Only the lines from the one containing "skid_left();" through the one containing "obj.matrix_parent_inverse = Matrix.Identity(4)" are wanted. Give them again exactly, both ends included.

--- START Data excerpt ---

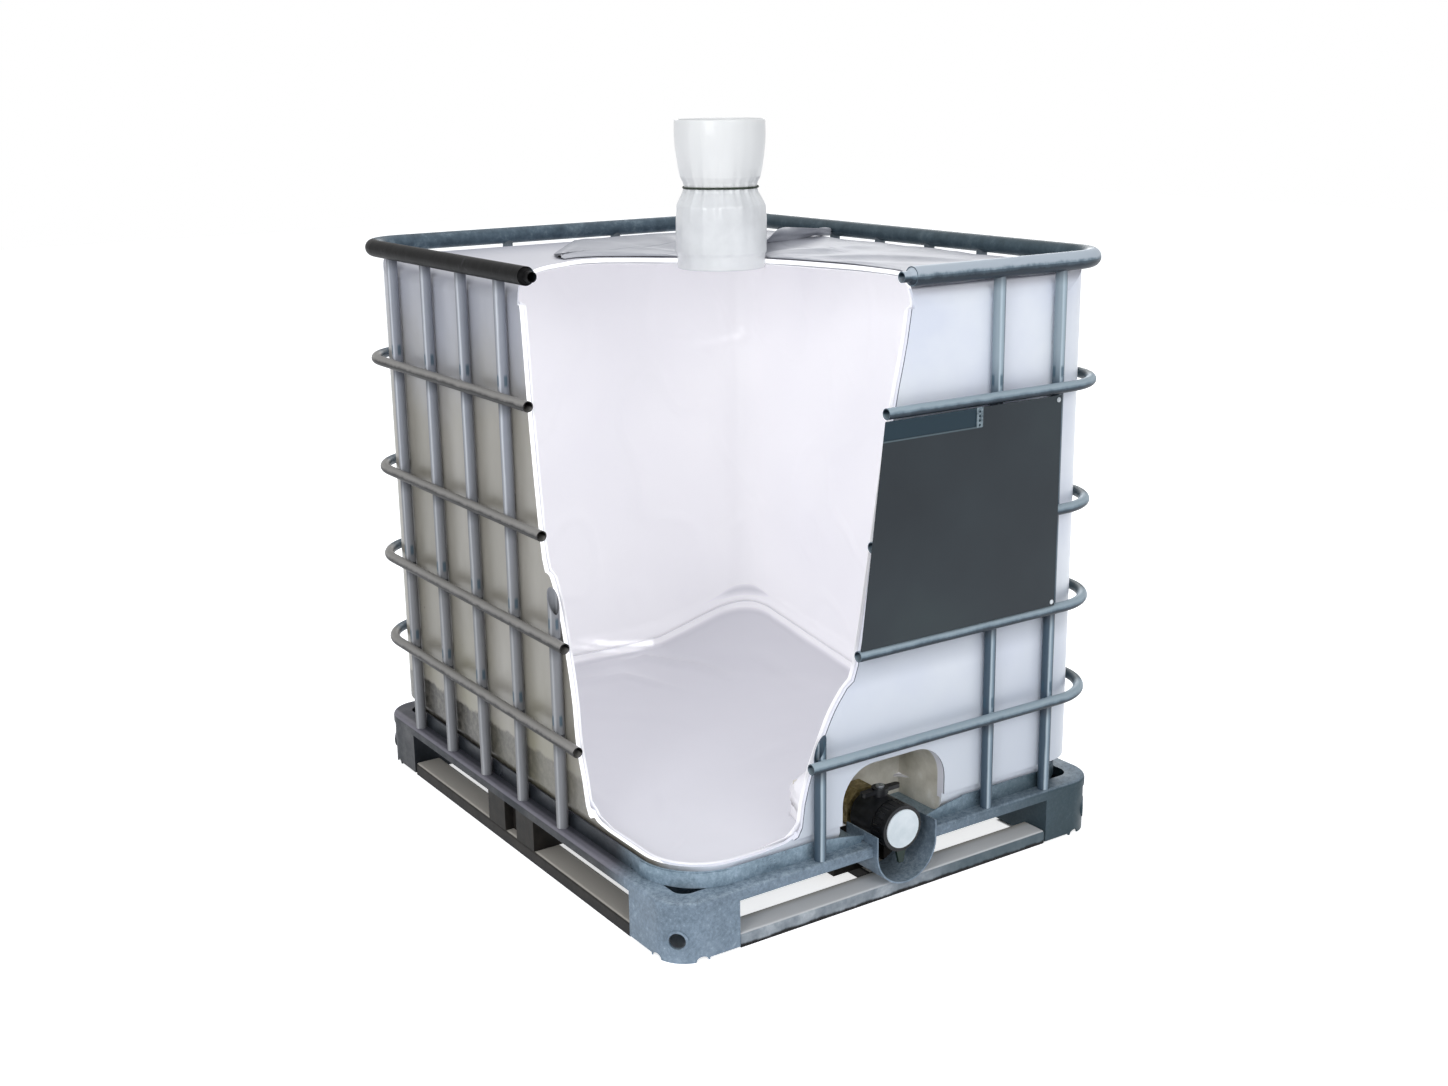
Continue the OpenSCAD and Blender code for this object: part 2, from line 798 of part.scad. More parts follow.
module valve_body() {
    color([0.06, 0.06, 0.07]) along_outlet()
        difference() {
            union() {
                translate([0, 0, body_start]) cylinder(r = collar_r, h = collar_t);
                translate([0, 0, body_start]) cylinder(r = neck_r, h = housing_start - body_start + 1);
                translate([0, 0, housing_start]) cylinder(r = valve_r, h = housing_end - housing_start);
                translate([0, 0, housing_end - 1]) cylinder(r = thread_r, h = spigot_end - housing_end + 1);
                translate([0, 0, stem_at]) rotate([-90, 0, 0]) cylinder(r = boss_r, h = boss_top);
            }
            translate([0, 0, body_start - 1]) cylinder(r = bore_r, h = spigot_end);
            translate([0, 0, spigot_end - mouth_len]) cylinder(r = mouth_r, h = mouth_len + 1);
            translate([0, 0, stem_at - 20]) cylinder(r = bore_r + seat_t, h = 40);
            translate([0, 0, stem_at]) rotate([-90, 0, 0]) {
                translate([0, 0, -36]) cylinder(r = stem_r + stem_gap, h = 120);
                translate([0, 0, boss_top - 4]) cylinder(r = stem_r + 4, h = 10);
            }
        }
}

module valve_seat() {
    color("dimgray") along_outlet()
        difference() {
            translate([0, 0, stem_at - 20 + fit / 2])
                difference() {
                    cylinder(r = bore_r + seat_t - fit / 6, h = 40 - fit);
                    translate([0, 0, -1]) cylinder(r = bore_r, h = 42);
                }
            translate([0, 0, stem_at]) rotate([90, 0, 0])
                cylinder(r = stem_r + fit, h = 100, center = true);
        }
}

module valve_stem() {
    color("silver") along_outlet()
        translate([0, 0, stem_at]) rotate([-90, 0, 0])
            translate([0, 0, -34]) cylinder(r = stem_r, h = 34 + handle_z + handle_t - 1);
}

module valve_disc() {
    color("gray") along_outlet()
        difference() {
            union() {
                translate([0, 0, stem_at - disc_t / 2]) cylinder(r = disc_r, h = disc_t);
                translate([0, 0, stem_at]) rotate([90, 0, 0])
                    cylinder(r = stem_r + 3, h = 2 * disc_r - 8, center = true);
            }
            translate([0, 0, stem_at]) rotate([90, 0, 0])
                cylinder(r = stem_r + stem_gap, h = 100, center = true);
        }
}

module stem_seal() {
    color("black") along_outlet()
        translate([0, 0, stem_at]) rotate([-90, 0, 0]) translate([0, 0, boss_top - 4 + fit])
            difference() {
                cylinder(r = stem_r + 4 - fit, h = 3);
                translate([0, 0, -1]) cylinder(r = stem_r + fit / 2, h = 5);
            }
}

module valve_handle() {
    color([0.08, 0.08, 0.09]) along_outlet()
        translate([0, 0, stem_at]) rotate([-90, 0, 0]) translate([0, 0, handle_z])
            difference() {
                union() {
                    cylinder(r = boss_r + 2, h = handle_t);
                    translate([-handle_len, -7, 0]) cube([2 * handle_len, 14, handle_t - 2]);
                    for (s = [-1, 1])
                        translate([s * handle_len, 0, 0]) cylinder(r = 7, h = handle_t - 2);
                }
                translate([0, 0, -1]) cylinder(r = stem_r + stem_gap, h = handle_t + 2);
            }
}

module handle_screw() {
    color("silver") along_outlet()
        translate([0, 0, stem_at]) rotate([-90, 0, 0]) translate([0, 0, handle_z + handle_t + fit / 3])
            difference() {
                cylinder(r = stem_r + 3, h = 4);
                translate([0, 0, 2]) cylinder(r = 3, h = 4, $fn = 6);
            }
}

module outlet_cap() {
    lug = 24;
    color([0.05, 0.05, 0.06]) along_outlet()
        difference() {
            union() {
                translate([0, 0, cap_start]) cylinder(r = valve_r, h = cap_end - cap_start);
                // pull tab under the cap
                translate([0, 0, cap_end - 8]) linear_extrude(height = 6)
                    polygon([[-12, -valve_r + 6], [12, -valve_r + 6], [5, -valve_r - lug], [-5, -valve_r - lug]]);
            }
            translate([0, 0, cap_start - 1])
                cylinder(r = thread_r + fit, h = spigot_end - cap_start + gasket_t + 1);
            translate([0, 0, cap_end - 9]) cylinder(r = thread_r + 2, h = 20);
            for (k = [0 : 23])
                rotate([0, 0, 15 * k]) translate([valve_r + 1.2, 0, cap_start - 1])
                    cylinder(r = 2.4, h = cap_end - cap_start - 8, $fn = 24);
        }
}

module cap_disc() {
    color("white") along_outlet()
        translate([0, 0, cap_end - 9 + fit / 3]) cylinder(r = thread_r + 2 - fit / 2, h = 11);
}

module cap_gasket() {
    color("black") along_outlet()
        translate([0, 0, spigot_end + fit / 3])
            difference() {
                cylinder(r = thread_r, h = gasket_t - fit);
                translate([0, 0, -1]) cylinder(r = mouth_r + 2.5, h = gasket_t + 2);
            }
}

skid_left();
skid_right();
skid_front();
skid_back();
skid_centre();
foot_front_left();
foot_front_right();
foot_back_left();
foot_back_right();
mid_foot_left();
mid_foot_right();
mid_foot_front();
mid_foot_back();
mid_foot_centre();
pallet_rim();
deck_beams();
tray();
tray_corner_plates();
valve_guard();
top_rail();
rail_end_plugs();
ring_1();
ring_2();
ring_3();
ring_4();
uprights_left();
uprights_right();
uprights_front();
uprights_back();
label_plate();
label_clip();
plate_screws();
bottle();
liner();
fill_sleeve();
sleeve_tie();
outlet_gasket();
union_nut();
valve_body();
valve_seat();
valve_stem();
valve_disc();
stem_seal();
valve_handle();
handle_screw();
outlet_cap();
cap_disc();
cap_gasket();
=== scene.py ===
"""Looks of the sectioned bulk container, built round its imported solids.

The frame is in metres and the outlet faces -Y. The film's shapes are worked out in millimetres.
"""
import math

import bpy
import numpy as np
from mathutils import Matrix, Vector, noise


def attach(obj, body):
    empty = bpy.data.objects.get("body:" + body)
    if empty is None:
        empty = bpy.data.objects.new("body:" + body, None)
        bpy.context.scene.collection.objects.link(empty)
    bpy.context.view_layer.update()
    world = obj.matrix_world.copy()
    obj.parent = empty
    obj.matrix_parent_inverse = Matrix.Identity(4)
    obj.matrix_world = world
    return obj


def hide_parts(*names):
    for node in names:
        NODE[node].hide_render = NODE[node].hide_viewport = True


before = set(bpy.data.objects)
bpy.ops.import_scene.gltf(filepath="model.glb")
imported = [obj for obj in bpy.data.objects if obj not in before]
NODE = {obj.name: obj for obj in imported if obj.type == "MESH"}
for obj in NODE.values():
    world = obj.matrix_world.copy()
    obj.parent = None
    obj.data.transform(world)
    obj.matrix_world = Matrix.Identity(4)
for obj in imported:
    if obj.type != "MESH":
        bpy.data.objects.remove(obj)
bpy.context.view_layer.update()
MM = 0.001

# height and set-in of the cage's rings from the top one down, and the rail's height (mm)
RINGS = ((904, 0), (674, 2.5), (483, 0), (297, 0))
RAIL_HEIGHT = 1130


def into_scene(name, data):
    """A new object that shows the data."""
    made = bpy.data.objects.new(name, data)
    bpy.context.scene.collection.objects.link(made)
    return made


def fill(node, **values):
    """Sets a node's sockets by name, with an underscore for a space."""
    for socket, value in values.items():
        node.inputs[socket.replace("_", " ")].default_value = value
    return node


# ---------------------------------------------------------------- camera

PHOTO_W = 1448
FOCAL_PX = 1724.04
SENSOR = 36.0
CAMERA_PLACE = (-1.8793, -2.8292, 1.4634)
AZIMUTH, ELEVATION, ROLL = math.radians(-33.82), math.radians(15.23), math.radians(-0.84)


def place_camera():
    level = math.cos(ELEVATION)
    back = Vector((math.sin(AZIMUTH) * level, -math.cos(AZIMUTH) * level, math.sin(ELEVATION)))
    right = (-back).cross(Vector((0, 0, 1))).normalized()
    up = right.cross(-back)
    turned_right = math.cos(ROLL) * right + math.sin(ROLL) * up
    turned_up = -math.sin(ROLL) * right + math.cos(ROLL) * up
    data = bpy.data.cameras.new("photo_camera")
    data.sensor_fit = "HORIZONTAL"
    data.sensor_width = SENSOR
    data.lens = SENSOR * FOCAL_PX / PHOTO_W
    data.clip_end = 100
    camera = into_scene("photo_camera", data)
    turn = Matrix((turned_right, turned_up, back)).transposed().to_4x4()
    camera.matrix_world = Matrix.Translation(CAMERA_PLACE) @ turn
    bpy.context.scene.camera = camera
    bpy.context.scene.view_settings.view_transform = "Standard"


# ---------------------------------------------------------------- studio

def soft_lamp(name, place, target, size, power):
    data = bpy.data.lights.new(name, "AREA")
    data.shape = "RECTANGLE"
    data.size, data.size_y = size
    data.energy = power
    lamp = into_scene(name, data)
    aim = (Vector(target) - Vector(place)).to_track_quat("-Z", "Y")
    lamp.matrix_world = Matrix.Translation(place) @ aim.to_matrix().to_4x4()


def seen_directly(tree):
    """1 for a ray from the camera, a mirror or glass, and 0 for light on the object."""
    path = tree.nodes.new("ShaderNodeLightPath")
    seen = path.outputs["Is Camera Ray"]
    for also in ("Is Glossy Ray", "Is Transmission Ray"):
        both = tree.nodes.new("ShaderNodeMath")
        both.operation = "MAXIMUM"
        tree.links.new(seen, both.inputs[0])
        tree.links.new(path.outputs[also], both.inputs[1])
        seen = both.outputs[0]
    return seen


def build_studio():
    world = bpy.data.worlds.new("studio")
    bpy.context.scene.world = world
    world.use_nodes = True
    tree = world.node_tree
    tree.nodes.clear()
    lit = fill(tree.nodes.new("ShaderNodeBackground"), Color=(0.93, 0.96, 1.0, 1), Strength=0.56)
    white = fill(tree.nodes.new("ShaderNodeBackground"), Color=(1, 1, 1, 1), Strength=1.0)
    mix = tree.nodes.new("ShaderNodeMixShader")
    out = tree.nodes.new("ShaderNodeOutputWorld")
    tree.links.new(seen_directly(tree), mix.inputs[0])
    tree.links.new(lit.outputs[0], mix.inputs[1])
    tree.links.new(white.outputs[0], mix.inputs[2])
    tree.links.new(mix.outputs[0], out.inputs[0])

    mesh = bpy.data.meshes.new("studio_floor")
    half = 14.0
    corners = [(-half, -half, 0), (half, -half, 0), (half, half, 0), (-half, half, 0)]
    mesh.from_pydata(corners, [], [(0, 1, 2, 3)])
    floor = into_scene("studio_floor", mesh)
    # the floor glows white for the camera, with painted shade that greys it under the pallet and a painted
    # shadow that darkens it inside its corner feet
    f = Finish("pale_floor", rough=0.9, Emission_Color=(1, 1, 1, 1))
    f.put("Base Color", f.colours(f.clouds(1.5, 2), [(0.3, (236, 238, 240)), (0.7, (240, 241, 242))]))
    x, y = f.sum_of(f.axis("X"), 0, "ABSOLUTE"), f.sum_of(f.axis("Y"), 0, "ABSOLUTE")
    under = f.times(f.level(x, 0.25, 0.46, 1, 0), f.level(y, 0.28, 0.50, 1, 0))
    painted_foot_shadow = f.times(f.times(f.level(x, 0.355, 0.365), f.level(y, 0.455, 0.465)),
                      f.times(f.level(x, 0.490, 0.494, 1, 0), f.level(y, 0.590, 0.594, 1, 0)))
    painted_foot_shadow = f.times(painted_foot_shadow, f.level(f.sum_of(x, y), 0.985, 0.995, 1, 0))
    glow = f.times(f.level(under, 0, 1, 0.72, 0.26), f.level(painted_foot_shadow, 0, 1, 1, 0))
    f.put("Emission Strength", f.times(seen_directly(f.tree), glow))
    mesh.materials.append(f.material)

    soft_lamp("key_lamp", (-0.6, -5.2, 3.2), (0, 0, 0.6), (3.2, 2.4), 80)
    soft_lamp("inside_lamp", (-4.2, -2.9, 2.3), (0.3, 0.0, 0.6), (1.6, 1.4), 62)
    soft_lamp("fill_lamp", (-5.0, 0.4, 2.6), (0, 0, 0.6), (2.5, 2.0), 22)
    soft_lamp("top_lamp", (0.3, 0.6, 5.0), (0, 0, 0.8), (3.0, 3.0), 50)
    soft_lamp("back_lamp", (4.0, 4.2, 2.8), (0, 0, 0.6), (2.5, 2.0), 60)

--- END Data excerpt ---

- Reply to the exercise:
skid_left();
skid_right();
skid_front();
skid_back();
skid_centre();
foot_front_left();
foot_front_right();
foot_back_left();
foot_back_right();
mid_foot_left();
mid_foot_right();
mid_foot_front();
mid_foot_back();
mid_foot_centre();
pallet_rim();
deck_beams();
tray();
tray_corner_plates();
valve_guard();
top_rail();
rail_end_plugs();
ring_1();
ring_2();
ring_3();
ring_4();
uprights_left();
uprights_right();
uprights_front();
uprights_back();
label_plate();
label_clip();
plate_screws();
bottle();
liner();
fill_sleeve();
sleeve_tie();
outlet_gasket();
union_nut();
valve_body();
valve_seat();
valve_stem();
valve_disc();
stem_seal();
valve_handle();
handle_screw();
outlet_cap();
cap_disc();
cap_gasket();
=== scene.py ===
"""Looks of the sectioned bulk container, built round its imported solids.

The frame is in metres and the outlet faces -Y. The film's shapes are worked out in millimetres.
"""
import math

import bpy
import numpy as np
from mathutils import Matrix, Vector, noise


def attach(obj, body):
    empty = bpy.data.objects.get("body:" + body)
    if empty is None:
        empty = bpy.data.objects.new("body:" + body, None)
        bpy.context.scene.collection.objects.link(empty)
    bpy.context.view_layer.update()
    world = obj.matrix_world.copy()
    obj.parent = empty
    obj.matrix_parent_inverse = Matrix.Identity(4)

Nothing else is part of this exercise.